Once you have satisfied the above prerequisites, you are ready to proceed to the installation steps.

Installing

To get started, clone the BAMBOO repository to your local machine using the following command:

git clone https://github.com/bytedance/bamboo.git

With this step, you get BAMBOO on your local system, ready for use.

To initialize the environment and retrieve the LAMMPS source code, follow these steps:

cd pair
bash ./init_compile.sh
cd lammps
bash ./build.sh

The build.sh script is pre-configured for the NVIDIA GeForce RTX 4090 GPU. If you are using a different GPU, you may need to adjust the ARCH variable within the script to match your specific hardware. Refer to the NVIDIA CUDA Toolkit documentation for details on selecting the correct architecture flags.

The Libtorch version is currently specified in the init_compile.sh script. If you require a different version of Libtorch, you will need to update this script accordingly.

User Manual

To demonstrate the capabilities and usage of BAMBOO, we have included a small but self-contained dataset featuring key components used in electrolyte for lithium batteries. This dataset includes:

Dimethyl carbonate (DMC)
Ethylene carbonate (EC)
Lithium ions (Li⁺)
Hexafluorophosphate ions (PF₆^-)

To get the dataset, you need:

Visit the following links to download the datasets: Demo data
After downloading, copy the train_data.pt and val_data.pt into the data directory of the project.

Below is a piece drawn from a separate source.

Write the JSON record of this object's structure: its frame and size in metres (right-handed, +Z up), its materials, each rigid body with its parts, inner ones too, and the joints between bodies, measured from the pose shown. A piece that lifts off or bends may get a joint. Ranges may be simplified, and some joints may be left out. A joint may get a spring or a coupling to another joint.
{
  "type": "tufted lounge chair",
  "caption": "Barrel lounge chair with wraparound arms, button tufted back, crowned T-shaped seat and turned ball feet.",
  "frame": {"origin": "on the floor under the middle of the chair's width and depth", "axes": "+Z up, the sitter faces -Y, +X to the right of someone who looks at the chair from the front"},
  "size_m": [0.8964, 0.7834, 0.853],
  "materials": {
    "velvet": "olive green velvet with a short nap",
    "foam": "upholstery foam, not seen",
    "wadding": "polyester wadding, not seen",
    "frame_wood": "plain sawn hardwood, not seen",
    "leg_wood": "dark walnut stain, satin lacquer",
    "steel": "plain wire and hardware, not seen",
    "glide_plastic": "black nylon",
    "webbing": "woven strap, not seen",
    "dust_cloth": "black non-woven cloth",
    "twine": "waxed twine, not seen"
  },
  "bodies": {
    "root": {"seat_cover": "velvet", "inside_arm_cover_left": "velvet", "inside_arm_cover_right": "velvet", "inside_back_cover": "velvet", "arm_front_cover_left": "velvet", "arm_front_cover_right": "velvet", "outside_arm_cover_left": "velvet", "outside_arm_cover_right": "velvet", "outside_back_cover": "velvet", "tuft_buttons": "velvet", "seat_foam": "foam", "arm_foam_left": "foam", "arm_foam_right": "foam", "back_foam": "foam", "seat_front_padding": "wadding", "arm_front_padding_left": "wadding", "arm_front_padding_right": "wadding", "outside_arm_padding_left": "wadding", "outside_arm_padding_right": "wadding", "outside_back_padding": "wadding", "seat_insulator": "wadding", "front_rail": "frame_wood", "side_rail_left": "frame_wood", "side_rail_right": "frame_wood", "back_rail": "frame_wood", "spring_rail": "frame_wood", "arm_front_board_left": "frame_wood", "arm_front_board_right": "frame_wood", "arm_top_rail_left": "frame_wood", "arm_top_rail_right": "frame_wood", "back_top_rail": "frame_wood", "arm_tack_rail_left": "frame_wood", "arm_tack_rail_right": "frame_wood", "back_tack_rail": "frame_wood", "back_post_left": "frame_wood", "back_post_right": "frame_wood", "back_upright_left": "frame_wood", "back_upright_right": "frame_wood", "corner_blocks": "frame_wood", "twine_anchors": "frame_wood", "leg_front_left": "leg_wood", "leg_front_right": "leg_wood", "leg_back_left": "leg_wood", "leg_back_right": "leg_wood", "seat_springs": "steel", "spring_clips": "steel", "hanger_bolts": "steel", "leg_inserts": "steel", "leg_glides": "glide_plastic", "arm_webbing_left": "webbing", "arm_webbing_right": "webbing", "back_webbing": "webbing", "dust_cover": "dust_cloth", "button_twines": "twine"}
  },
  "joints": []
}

Once the datasets are properly placed, you can proceed with the following examples.

As we focus on simulating an electrolyte composed of DMC, EC, and LiPF₆, we also provide:

Initial conformation file: in.data in folder benchmark, which contains the starting structure for MD simulations.
Input file for LAMMPS: in.lammps in folder benchmark, which is prepared to start simulations using LAMMPS.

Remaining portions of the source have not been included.